MHP Genel Başkanı Devlet Bahçeli’nin, 1 Ekim 2024 tarihindeki TBMM açılışında DEM Parti sıralarına giderek tokalaşmasıyla başlayan “yeni açılım süreci” tartışmalarının gündemdeki ağırlığı artıyor.

AKP ile Öcalan arasında, “Bir şeyler pişiyor”: MHP, rezerv koydu

İlk “Çözüm Süreci” döneminde görev yapan eski AKP Milletvekili Mehmet Metiner, Yeni Şafak’taki yazısında yaşanan yeni sürece değindi.

“KÜRTLERİN KAZANIMLARINDAN RAHATSIZLIK DUYMAYIZ”

Mehmet Metiner, AKP iktidarının Kürtlerin kazanımlarından rahatsızlık duymayacağını öne sürdü.

Metiner bu konuda, “Türkiye Kürtlerin de devletidir. O yüzden partimizin ve hükümetimizin Kürtlere düşmanlık beslediği veya onların kazanımlarından rahatsızlık duyduğu iddiası asılsızdır, yalandır. Eğer öyle olsaydı Irak’taki Kürt yönetimiyle derin kapsamlı ilişkiler kuran bir hükümet olmazdık” ifadelerini kullandı.

Mehmet Metiner ayrıca bu konuda, Suriye’de de Irak’takine benzer bir Kürt otonom bölgesinin kurulmasına PKK’nın Suriye kolu YPG’nin yönetimde olmaması koşuluyla bir itirazları olmayacaklarını belirtti.

Metiner, “Suriye halkı yarın kendi anayasasını yapar ve o anayasada tıpkı Irak’takine benzer Kürt otonom bölgesinin kurulmasına karar verilirse buna hiç bir itirazımız olmaz. Bizim itirazımız, yıllar yılıdır ülkemizle savaşım halinde olan PKK’yadır. PKK eliyle oluşturulmak istenen “İkinci İsrail” devletçiğine ülkemizin güvenliği ve birliği açısından asla izin vermeyiz” dedi.

YENİ ÇÖZÜM SÜRECİNE KARŞI

Mehmet Metiner, Devlet Bahçeli’nin çıkışı sonrası gündeme gelen “Yeni Çözüm Süreci” taleplerine ise, “Hiç kuşkusuz Öcalan PKK terör örgütünün lideridir” demesine rağmen, Abdullah Öcalan’ın yapacağı silah bırakma çağrısının PKK yönetiminde karşılık bulmayacağını öne sürerek karşı çıktığını belirtti.

Metiner, “Bahçeli’nin anlamlı tavrından sonra başlayan yeni çözüm süreci taleplerine ilk tepki koyanlardan biriyim ben.
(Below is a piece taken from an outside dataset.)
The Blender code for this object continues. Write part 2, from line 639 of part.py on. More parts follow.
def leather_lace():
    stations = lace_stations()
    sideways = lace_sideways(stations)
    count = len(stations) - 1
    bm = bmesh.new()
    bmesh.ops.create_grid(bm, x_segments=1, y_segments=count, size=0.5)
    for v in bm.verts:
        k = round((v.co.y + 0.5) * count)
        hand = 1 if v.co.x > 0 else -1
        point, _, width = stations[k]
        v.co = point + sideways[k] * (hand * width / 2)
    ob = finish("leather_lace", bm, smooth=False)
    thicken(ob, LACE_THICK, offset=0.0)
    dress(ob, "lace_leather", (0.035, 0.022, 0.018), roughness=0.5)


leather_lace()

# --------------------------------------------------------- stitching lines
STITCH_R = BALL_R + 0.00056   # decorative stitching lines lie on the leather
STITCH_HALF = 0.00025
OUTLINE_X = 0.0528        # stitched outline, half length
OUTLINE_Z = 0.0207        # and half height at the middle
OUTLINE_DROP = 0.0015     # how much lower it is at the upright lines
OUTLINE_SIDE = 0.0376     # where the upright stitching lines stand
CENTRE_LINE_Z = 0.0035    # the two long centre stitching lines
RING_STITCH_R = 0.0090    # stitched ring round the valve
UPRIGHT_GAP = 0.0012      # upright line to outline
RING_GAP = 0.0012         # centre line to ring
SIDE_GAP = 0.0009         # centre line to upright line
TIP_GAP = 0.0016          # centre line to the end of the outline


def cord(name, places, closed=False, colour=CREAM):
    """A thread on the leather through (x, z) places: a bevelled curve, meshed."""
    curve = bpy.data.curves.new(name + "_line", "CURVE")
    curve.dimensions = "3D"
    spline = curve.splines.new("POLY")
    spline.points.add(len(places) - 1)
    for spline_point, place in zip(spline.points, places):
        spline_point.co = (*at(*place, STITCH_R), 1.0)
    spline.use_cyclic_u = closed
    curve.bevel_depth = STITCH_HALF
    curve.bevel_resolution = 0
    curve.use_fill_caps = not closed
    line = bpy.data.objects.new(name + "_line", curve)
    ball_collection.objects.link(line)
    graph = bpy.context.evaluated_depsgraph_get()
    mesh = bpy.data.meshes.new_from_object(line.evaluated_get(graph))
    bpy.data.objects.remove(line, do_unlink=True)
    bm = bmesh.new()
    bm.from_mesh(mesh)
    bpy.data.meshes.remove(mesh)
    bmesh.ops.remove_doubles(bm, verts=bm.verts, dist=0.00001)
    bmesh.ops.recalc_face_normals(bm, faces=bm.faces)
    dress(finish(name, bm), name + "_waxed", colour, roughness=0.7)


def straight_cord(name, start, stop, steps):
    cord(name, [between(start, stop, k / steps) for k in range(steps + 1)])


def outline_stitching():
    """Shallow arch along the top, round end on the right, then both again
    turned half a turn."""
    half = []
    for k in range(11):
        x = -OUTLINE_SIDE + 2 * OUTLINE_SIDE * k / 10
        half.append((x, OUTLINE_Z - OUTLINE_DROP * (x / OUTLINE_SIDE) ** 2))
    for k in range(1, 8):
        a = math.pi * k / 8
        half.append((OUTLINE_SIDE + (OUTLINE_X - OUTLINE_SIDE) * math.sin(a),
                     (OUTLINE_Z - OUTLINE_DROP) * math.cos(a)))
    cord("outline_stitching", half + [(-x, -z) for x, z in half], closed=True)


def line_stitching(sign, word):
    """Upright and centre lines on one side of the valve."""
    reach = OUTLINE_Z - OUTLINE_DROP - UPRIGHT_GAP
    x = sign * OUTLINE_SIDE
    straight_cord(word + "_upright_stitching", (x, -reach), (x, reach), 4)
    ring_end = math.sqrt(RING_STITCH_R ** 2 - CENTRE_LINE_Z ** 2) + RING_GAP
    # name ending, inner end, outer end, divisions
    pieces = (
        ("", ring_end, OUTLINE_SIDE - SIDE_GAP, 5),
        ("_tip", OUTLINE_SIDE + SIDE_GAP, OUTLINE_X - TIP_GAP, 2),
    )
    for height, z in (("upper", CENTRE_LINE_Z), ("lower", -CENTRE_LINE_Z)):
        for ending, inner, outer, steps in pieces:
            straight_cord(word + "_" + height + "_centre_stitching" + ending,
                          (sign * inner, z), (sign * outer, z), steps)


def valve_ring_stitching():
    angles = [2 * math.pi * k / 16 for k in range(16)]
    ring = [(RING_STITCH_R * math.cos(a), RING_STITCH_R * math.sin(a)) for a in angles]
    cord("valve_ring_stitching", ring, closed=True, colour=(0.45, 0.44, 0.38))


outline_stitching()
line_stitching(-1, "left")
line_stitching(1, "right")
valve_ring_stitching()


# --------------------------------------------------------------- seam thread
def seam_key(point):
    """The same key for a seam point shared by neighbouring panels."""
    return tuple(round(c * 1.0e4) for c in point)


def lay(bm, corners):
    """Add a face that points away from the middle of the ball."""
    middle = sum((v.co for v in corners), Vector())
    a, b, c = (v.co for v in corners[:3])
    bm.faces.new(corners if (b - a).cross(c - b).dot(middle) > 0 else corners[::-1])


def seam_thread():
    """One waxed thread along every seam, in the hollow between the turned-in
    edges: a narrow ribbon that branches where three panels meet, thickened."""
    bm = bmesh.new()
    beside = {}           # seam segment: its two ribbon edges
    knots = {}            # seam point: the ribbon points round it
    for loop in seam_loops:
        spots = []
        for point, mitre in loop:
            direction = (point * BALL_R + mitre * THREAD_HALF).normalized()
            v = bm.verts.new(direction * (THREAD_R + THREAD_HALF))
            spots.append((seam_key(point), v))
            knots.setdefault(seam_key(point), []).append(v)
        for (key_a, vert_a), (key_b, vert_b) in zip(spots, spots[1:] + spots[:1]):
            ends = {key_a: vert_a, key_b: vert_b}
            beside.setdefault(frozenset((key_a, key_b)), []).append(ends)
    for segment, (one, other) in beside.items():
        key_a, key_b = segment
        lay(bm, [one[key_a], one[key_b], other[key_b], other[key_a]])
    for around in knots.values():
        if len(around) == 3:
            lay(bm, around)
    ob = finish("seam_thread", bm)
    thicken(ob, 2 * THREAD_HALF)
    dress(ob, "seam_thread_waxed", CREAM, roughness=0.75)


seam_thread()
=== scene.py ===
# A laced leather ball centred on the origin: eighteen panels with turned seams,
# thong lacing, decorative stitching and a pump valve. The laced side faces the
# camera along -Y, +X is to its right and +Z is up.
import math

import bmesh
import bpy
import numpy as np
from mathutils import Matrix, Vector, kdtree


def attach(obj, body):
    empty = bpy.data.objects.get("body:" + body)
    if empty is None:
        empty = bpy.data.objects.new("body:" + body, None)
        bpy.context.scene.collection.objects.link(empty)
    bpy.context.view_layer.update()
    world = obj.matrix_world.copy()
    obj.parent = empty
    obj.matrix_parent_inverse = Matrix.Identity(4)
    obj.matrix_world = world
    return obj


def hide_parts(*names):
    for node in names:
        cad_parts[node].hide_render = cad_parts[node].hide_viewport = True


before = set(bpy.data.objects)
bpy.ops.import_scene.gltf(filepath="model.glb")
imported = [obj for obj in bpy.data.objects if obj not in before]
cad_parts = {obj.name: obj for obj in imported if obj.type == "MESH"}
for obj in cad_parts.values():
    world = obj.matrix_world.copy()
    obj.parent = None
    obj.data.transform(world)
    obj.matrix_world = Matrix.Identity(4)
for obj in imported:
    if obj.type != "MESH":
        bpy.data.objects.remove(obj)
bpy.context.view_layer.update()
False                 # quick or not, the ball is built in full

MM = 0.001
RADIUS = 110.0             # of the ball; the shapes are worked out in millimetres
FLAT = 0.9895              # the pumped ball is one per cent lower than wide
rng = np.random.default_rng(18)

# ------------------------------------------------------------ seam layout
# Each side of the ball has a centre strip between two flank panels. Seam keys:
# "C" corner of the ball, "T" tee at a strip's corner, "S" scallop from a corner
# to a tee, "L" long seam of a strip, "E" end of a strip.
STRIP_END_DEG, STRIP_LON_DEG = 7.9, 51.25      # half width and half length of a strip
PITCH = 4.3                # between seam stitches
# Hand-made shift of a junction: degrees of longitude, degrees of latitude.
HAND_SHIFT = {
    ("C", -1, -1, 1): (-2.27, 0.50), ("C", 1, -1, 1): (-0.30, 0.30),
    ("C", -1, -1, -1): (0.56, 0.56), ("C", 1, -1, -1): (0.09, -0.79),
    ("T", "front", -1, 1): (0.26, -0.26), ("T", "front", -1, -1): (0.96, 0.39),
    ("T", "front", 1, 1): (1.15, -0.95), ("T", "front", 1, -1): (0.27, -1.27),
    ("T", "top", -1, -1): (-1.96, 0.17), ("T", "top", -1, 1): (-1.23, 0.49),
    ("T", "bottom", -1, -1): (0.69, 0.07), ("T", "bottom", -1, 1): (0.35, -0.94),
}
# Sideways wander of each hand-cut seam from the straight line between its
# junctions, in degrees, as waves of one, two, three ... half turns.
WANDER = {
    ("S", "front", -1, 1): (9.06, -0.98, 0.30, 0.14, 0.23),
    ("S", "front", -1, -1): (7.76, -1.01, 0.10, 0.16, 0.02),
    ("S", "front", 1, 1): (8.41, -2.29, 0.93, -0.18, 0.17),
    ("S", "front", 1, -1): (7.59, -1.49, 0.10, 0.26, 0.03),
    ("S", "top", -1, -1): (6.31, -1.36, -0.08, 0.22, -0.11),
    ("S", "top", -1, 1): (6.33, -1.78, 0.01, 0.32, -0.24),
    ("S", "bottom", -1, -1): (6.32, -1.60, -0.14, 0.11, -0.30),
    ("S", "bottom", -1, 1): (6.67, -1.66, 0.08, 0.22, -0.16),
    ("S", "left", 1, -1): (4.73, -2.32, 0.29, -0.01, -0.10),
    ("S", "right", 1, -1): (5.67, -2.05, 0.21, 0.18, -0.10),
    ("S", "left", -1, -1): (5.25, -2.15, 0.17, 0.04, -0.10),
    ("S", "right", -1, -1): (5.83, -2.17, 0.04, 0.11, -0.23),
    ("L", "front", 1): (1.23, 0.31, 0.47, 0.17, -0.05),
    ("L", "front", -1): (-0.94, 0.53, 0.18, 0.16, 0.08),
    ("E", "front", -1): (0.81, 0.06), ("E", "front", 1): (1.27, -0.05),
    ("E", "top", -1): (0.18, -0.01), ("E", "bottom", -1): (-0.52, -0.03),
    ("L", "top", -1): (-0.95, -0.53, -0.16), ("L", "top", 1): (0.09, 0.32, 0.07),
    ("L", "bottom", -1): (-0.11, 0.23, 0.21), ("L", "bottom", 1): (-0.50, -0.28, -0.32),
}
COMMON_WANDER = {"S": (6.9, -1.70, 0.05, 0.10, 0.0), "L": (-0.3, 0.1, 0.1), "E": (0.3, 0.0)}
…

Geçmiştekine benzer bir sürecin çok daha büyük siyasi yıkımlara yol açacağını söyleyerek devlete-hükümete gerekli uyarıları yapmaktan geri durmayan biriyim. Hele bu süreçte DEM Parti’nin devlet tarafından muhatap alınmasının siyaseten yol açacağı yıkımların telafisinin imkansız olacağına dikkat çekenlerdenim ben. Öcalan’ın bu süreçte silah bırakılması yönünde vereceği talimatın Kandil’de karşılık bulamayacağını, çünkü Kandil’in ipinin bütünüyle ABD ve İsrail’in elinde olduğunu hatırlatanlardanım ben. O yüzden Öcalan’la bu temelde bir müzakere masasına oturulmasının faydasız olacağını söyleyenlerdenim ben” şeklinde yazdı.

“ÖCALAN’LA GÖRÜŞMELİ, DEM’E İTİBAR KAZANDIRMAMALI”
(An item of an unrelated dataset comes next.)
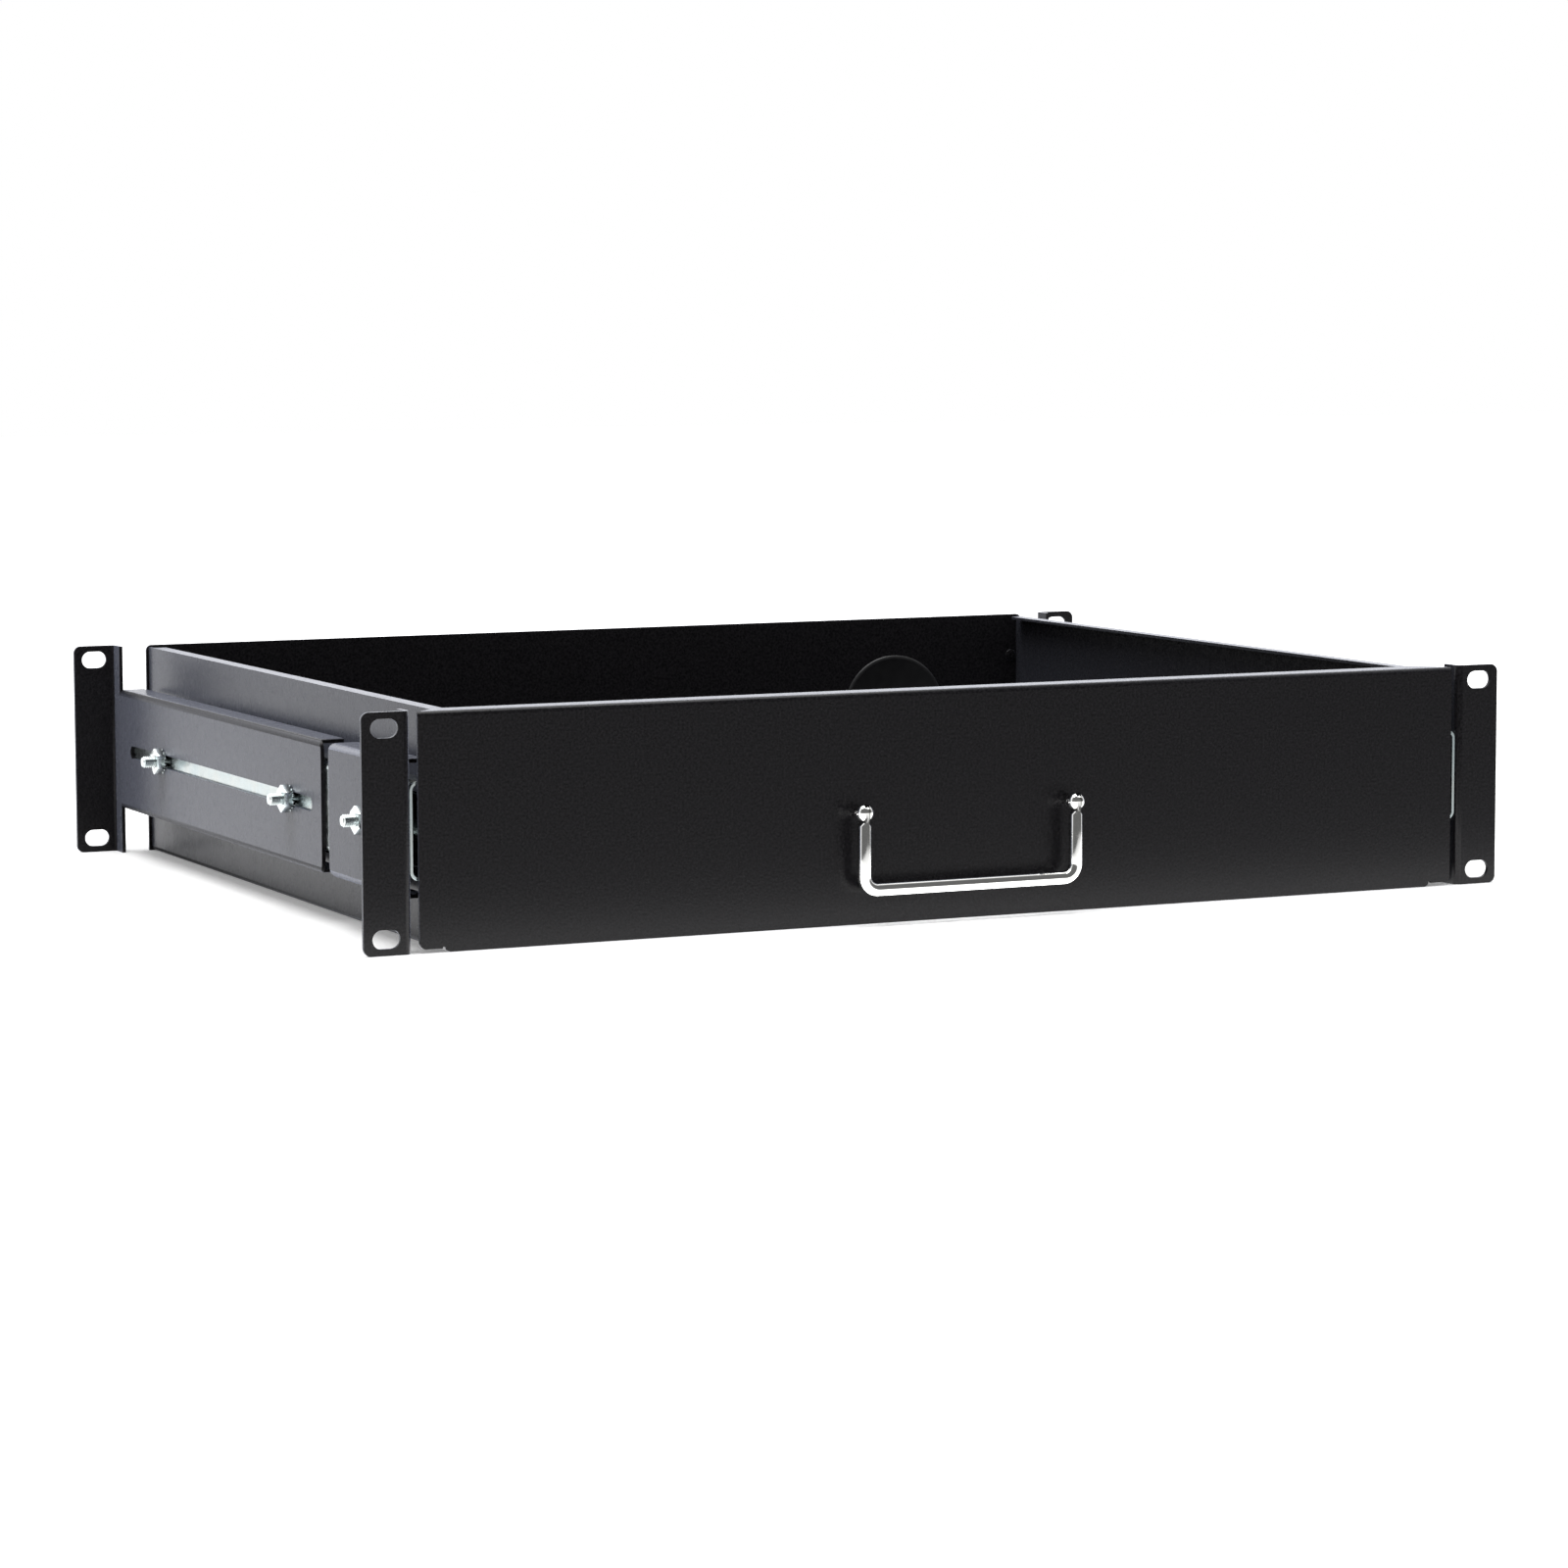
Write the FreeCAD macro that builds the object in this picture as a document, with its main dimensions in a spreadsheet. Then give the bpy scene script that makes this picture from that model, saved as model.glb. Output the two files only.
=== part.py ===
import FreeCAD, Part
import math
import os
from types import SimpleNamespace

import Sketcher

# Sliding drawer for a 19-inch rack, two rack units high.
# Frame: X to the right, Y towards the back, Z up, millimetres.  The origin is the centre of
# the four front rack slots, on the front face of the front ears.

doc = FreeCAD.newDocument("sliding_rack_drawer")

DRIVING_SIZES = [
    ("rack_width", 482.6, "across the ears of a 19-inch panel"),
    ("rack_height", 88.1, "two rack units less the usual gap"),
    ("hole_inset", 8.75, "rack slot centre to the end of its ear"),
    ("hole_margin", 5.95, "rack slot centre to the upper or lower edge of its ear"),
    ("rack_slot_length", 10.7, "rack slot, end to end"),
    ("rack_slot_height", 7.0, "rack slot, height"),
    ("rack_depth", 352.7, "front ear face to rear ear face"),
    ("ear_width", 18.7, "end of an ear to the inner face of its bracket"),
    ("bracket_sheet", 1.5, "bracket sheet thickness"),
    ("bracket_bend", 1.0, "inner bend radius of the brackets"),
    ("ear_strip", 10.0, "depth of the full-height strip behind an ear"),
    ("ear_corner", 3.0, "corner radius of the ears"),
    ("mid_line", 0.3, "height of the channel and slide centre line"),
    ("channel_height", 50.8, "bracket channel, outside height"),
    ("channel_flange", 10.5, "bracket channel, flange depth from the outer face"),
    ("flange_setback", 3.0, "flange end to the free end of a bracket"),
    ("arm_corner", 4.5, "corner radius at the free end of a bracket"),
    ("front_bracket_length", 83.3, "front bracket, ear face to free end"),
    ("bracket_gap", 8.4, "front bracket end to rear bracket end"),
    ("arm_slot_lead", 10.4, "rear bracket free end to the slot"),
    ("arm_slot_tail", 22.2, "rear bracket slot to the rear ear's face"),
    ("arm_slot_height", 5.5, "rear bracket slot, height"),
    ("front_bolt_start", 13.2, "first bracket screw behind the ear face"),
    ("front_bolt_pitch", 32.0, "between the two front bracket screws"),
    ("rear_bolt_start", 127.3, "first rear bracket screw behind the ear face"),
    ("rear_bolt_inset", 60.0, "second rear bracket screw to the slide's rear end"),
    ("screw_diameter", 4.83, "number 10 machine screw"),
    ("screw_hole", 5.2, "clearance hole for a bracket screw"),
    ("screw_head_diameter", 8.4, "low head of a bracket screw"),
    ("screw_head_height", 1.6, "low head of a bracket screw"),
    ("screw_tail", 4.9, "thread standing out of a nut"),
    ("nut_flats", 9.53, "bracket nut across flats"),
    ("nut_height", 3.2, "bracket nut"),
    ("washer_diameter", 10.4, "toothed lock washer"),
    ("washer_thickness", 0.6, "toothed lock washer"),
    ("slide_thickness", 12.7, "ball slide, bracket face to drawer wall"),
    ("slide_height", 36.0, "ball slide, outer member"),
    ("slide_length", 345.0, "ball slide, closed"),
    ("slide_sheet", 1.2, "slide member wall"),
    ("outer_round", 3.3, "corner radius of the outer member"),
    ("member_round", 1.2, "corner radius of the middle and inner members"),
    ("slide_front", 1.5, "slide front end behind the ear face"),
    ("slide_travel", 300.0, "drawer travel"),
    ("outer_flange_depth", 10.2, "outer member, web face to flange edge"),
    ("outer_lip", 1.2, "turned-in lip of the outer member"),
    ("middle_web", 3.4, "bracket face to middle member"),
    ("middle_edge", 10.9, "bracket face to the edge of the middle flanges"),
    ("inner_edge", 5.6, "bracket face to the edge of the inner flanges"),
    ("outer_ball", 4.76, "large ball diameter"),
    ("outer_ball_line", 6.2, "bracket face to the large balls' centres"),
    ("inner_ball", 3.97, "small ball diameter"),
    ("inner_ball_line", 8.0, "bracket face to the small balls' centres"),
    ("race_depth", 0.45, "depth of a rolled ball race"),
    ("race_clearance", 0.05, "ball to race, radial"),
    ("retainer_length", 146.0, "ball retainer strip"),
    ("retainer_start", 80.0, "retainer front end behind the ear face, closed"),
    ("retainer_sheet", 0.7, "ball retainer strip thickness"),
    ("retainer_margin", 0.5, "strip edge beyond the balls"),
    ("ball_pitch", 16.0, "between balls in a row"),
    ("bumper_depth", 4.2, "rubber stop at the rear of a slide"),
    ("stop_clearance", 0.3, "members to the rubber stop"),
    ("tray_sheet", 1.2, "drawer sheet thickness"),
    ("tray_bend", 0.8, "inner bend radius of the drawer"),
    ("tray_depth", 350.0, "front panel face to the back of the drawer"),
    ("tray_lift", 0.05, "drawer floor above the lower edge of the ears"),
    ("tray_headroom", 0.45, "drawer top below the upper edge of the ears"),
    ("side_drop", 0.5, "side walls below the top of the front panel"),
    ("back_headroom", 0.05, "back wall below the upper edge of the ears"),
    ("back_lap", 1.2, "back wall beyond the outside of a side wall"),
    ("back_corner", 2.5, "corner radius of the back wall"),
    ("panel_gap", 2.8, "front panel edge to bracket face"),
    ("panel_corner", 2.5, "lower corner radius of the front panel"),
    ("panel_raise", 1.4, "panel wings above the folded lower edge"),
    ("relief_width", 1.0, "bend relief beside the folded lower edge"),
    ("relief_height", 0.6, "bend relief above the wings' lower edge"),
    ("front_flange", 11.0, "top flange of the front panel"),
    ("side_flange", 6.0, "top flange of the side walls"),
    ("flange_gap", 2.0, "between the front and side flanges"),
    ("rear_gap", 7.0, "rear end of a side flange to the back"),
    ("rear_flap", 14.0, "corner flap behind the back wall"),
    ("rivet_inset", 3.0, "rivet centre from the side wall's inner face"),
    ("rivet_span", 50.0, "between the two rivets of a corner"),
    ("rivet_diameter", 3.2, "blind rivet body"),
    ("rivet_head", 5.4, "blind rivet head diameter"),
    ("rivet_dome", 1.0, "blind rivet head height"),
    ("rivet_tail", 4.3, "blind rivet tail diameter"),
    ("rivet_tail_height", 1.4, "blind rivet tail height"),
    ("plug_hole", 47.6, "cable hole in the back wall"),
    ("plug_inset", 63.7, "cable hole centre to the right wall's inner face"),
    ("plug_level", 1.5, "height of the cable hole's centre"),
    ("plug_rim", 1.7, "plug rim beyond its hole"),
    ("plug_cap", 0.9, "plug cap thickness"),
    ("plug_wall", 1.5, "plug skirt wall"),
    ("plug_skirt", 5.0, "plug skirt behind its rim"),
    ("wall_screw_start", 45.0, "first drawer screw behind the ear face"),
    ("wall_screw_pitch", 112.0, "between drawer screws"),
    ("wall_screw", 4.0, "drawer screw"),
    ("wall_screw_head", 7.6, "drawer screw head"),
    ("wall_screw_head_height", 2.0, "drawer screw head"),
    ("handle_width", 90.0, "between the handle legs"),
    ("handle_drop", 29.2, "handle pivot to the grip"),
    ("handle_rod", 5.2, "handle rod diameter"),
    ("handle_corner", 5.4, "handle corner, centre-line radius"),
    ("handle_stand", 7.8, "pivot in front of the panel"),
    ("handle_height", -0.8, "height of the pivot"),
    ("tongue_thickness", 1.8, "flattened end of a handle leg"),
    ("tongue_radius", 2.6, "rounded end of the tongue"),
    ("shoulder_drop", 5.0, "pivot to the shoulder of the leg"),
    ("post_diameter", 7.0, "forked head of a post, diameter and length"),
    ("post_reach", 3.5, "head of a post in front of the pivot"),
    ("post_round", 3.0, "rounding of the post's head"),
    ("post_neck", 4.5, "post between its flange and its head"),
    ("fork_depth", 3.2, "fork slot behind the pivot"),
    ("post_flange_diameter", 7.0, "post flange on the panel"),
    ("post_flange_thickness", 0.9, "post flange on the panel"),
    ("fork_clearance", 0.15, "tongue to fork, each side"),
    ("pin_diameter", 2.0, "handle pin"),
    ("pin_inset", 0.1, "handle pin short of the post's side"),
    ("pin_clearance", 0.04, "handle pin to tongue, radial"),
    ("stud_diameter", 4.0, "threaded end of a post"),
    ("stud_tail", 1.2, "stud beyond its nut"),
    ("stud_nut_flats", 7.0, "post nut across flats"),
    ("stud_nut_height", 3.2, "post nut"),
    ("stud_washer_diameter", 9.0, "post washer"),
    ("stud_washer_thickness", 0.8, "post washer"),
]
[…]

Mehmet Metiner, devletin Abdullah Öcalanla her zaman görüşmesinden yana olduğunu fakat DEM Parti’yi itibarlı bir aktör haline getirmenin yanlış olduğunu savundu.

Metiner, bu konuda şu görüşleri dile getirdi:

“Öcalan’la devlet dilediği zaman görüşmeli. Zaten görüşüyor. Bu tür görüşmelerde hiç bir sakınca görmediğimi açıkladığım için birileri beni tekrar hedef tahtasına oturttu. Vız gelir tırıs gider. Şu an konjonktür müsait değil. O nedenle silah bırakma meselesinin Öcalan’la müzakere edilmesini ve bu vesileyle tekrar DEM Parti’nin itibarlı bir aktör olarak konumlandırılmasını son derece yanlış ve zararlı buluyorum.”

IKBY’NİN KURULUŞU

Mehmet Metiner’in bahsettiği Irak Kürt Bölgesel Yönetimi(IKBY), ABD ve İngiltere’nin başını çektiği 40 ülke ordularından kurulan “Çok Uluslu Koalisyon Kuvvetleri” adıyla da bilinen Çok Uluslu Güç-Irak isimli askeri gücün Irak’ı işgal etmesiyle başlayan askeri operasyonların sonucunda kurulmuştur.

20 Mart 2003 tarihinde başlayan ve “Irak Savaşı” ya da “Körfez Savaşı” olarak da bilinen askeri operasyon öncesi dönemin ABD ve İngiltere yönetimi, dönemin Irak Cumhurbaşkanı Saddam Hüseyin önderliğindeki Arap Sosyalist Partisi(BAAS) yönetiminin kimyasal kitle imha silahları bulundurduğunu öne sürmüştü.

Birleşmiş Milletler İzleme, Doğrulama ve Teftiş Komisyonu(UNMOVIC), Irak’ta kitle imha silahı bulunduğunu tespit edemedi fakat işgal sonrası Saddam Hüseyin ve BAAS hükumeti devrildi.

Irak’ta 2005 yılında yapılan halk oylamasıyla Irak, federe bir devlete dönüştürüldü ve IKBY kuruldu.